Libby was indicted in October 2005 on charges that he lied under oath about his conversations with three reporters concerning Plame. In testimony, he had acknowledged talking with the reporters about Plame, but said he was passing along tips he had heard from other reporters, including Russert.
But the journalists, including Russert, testified that it was Libby who told them about Plame. And Fitzgerald turned up evidence that Libby was assiduously gathering information about Wilson and Plame and that he learned her identity through a number of sources, including Cheney.
The government is expected to call the reporters, Time magazine's former White House correspondent Matthew Cooper, former New York Times reporter Judith Miller and Russert.
Libby is expected to call other journalists with whom he spoke during that period to show that he did not disclose information about Plame to them.
He is also expected to challenge the testimony of Cooper and Miller. Each had initially resisted cooperating with Fitzgerald in talking about conversations they had with Libby because they considered him a confidential source they wanted to protect. Miller spent 85 days in jail for contempt before cooperating.
But mainly, Libby is betting on what one lawyer calls his "busy man defense."
The defense is unusual because Libby is in essence admitting that he might not have told the truth, which lawyers said is a risky gambit in perjury cases, where defendants usually argue that what they said was technically true or that they were confused by the questions posed to them. They said they could not recall another case where it had been tried in court.

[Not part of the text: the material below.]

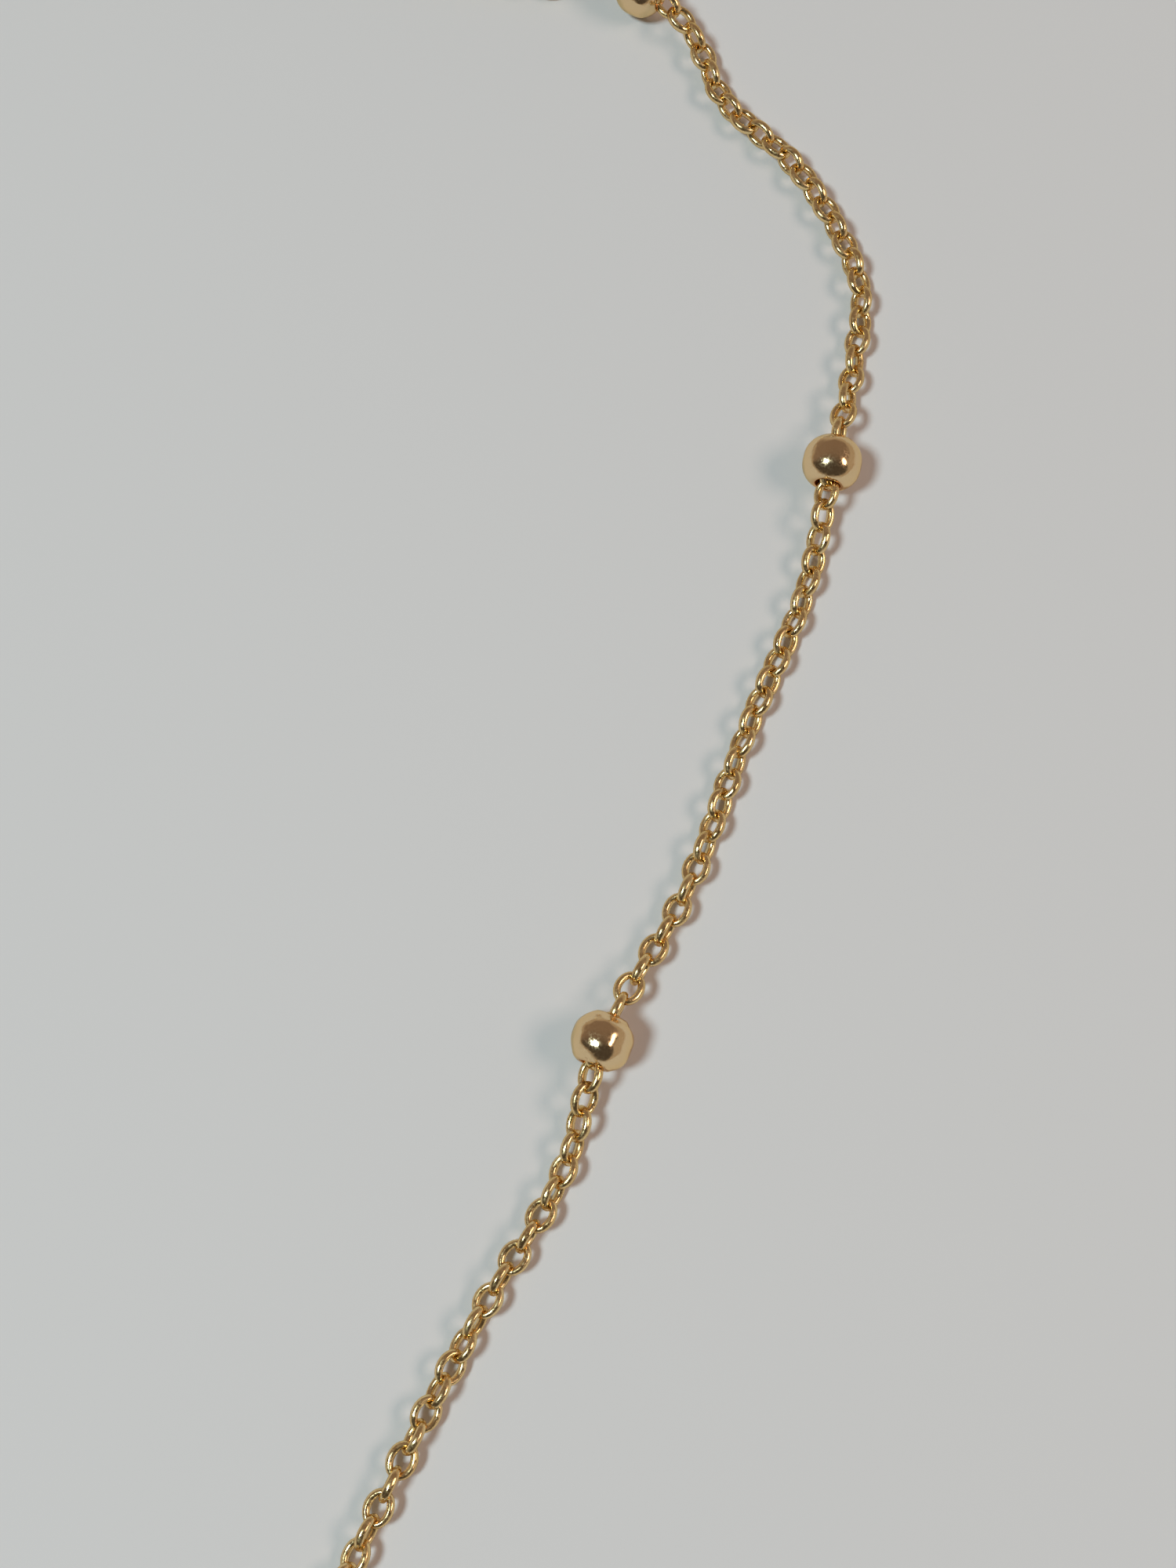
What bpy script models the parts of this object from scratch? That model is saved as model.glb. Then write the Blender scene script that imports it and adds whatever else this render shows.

Jeffrey Frederick, a Charlottesville, Va., jury consultant, said the test for Fitzgerald would be showing that the conversations with journalists dealt with a subject that was so important that a reasonable person would have remembered it. That could be tough for Libby to overcome because the subject matter was the war and Wilson - whom the White House clearly had concerns about.
"We are not talking about whether you had tuna or sirloin on a Friday night," Frederick said.
Richard B. Schmitt writes for the Los Angeles Times.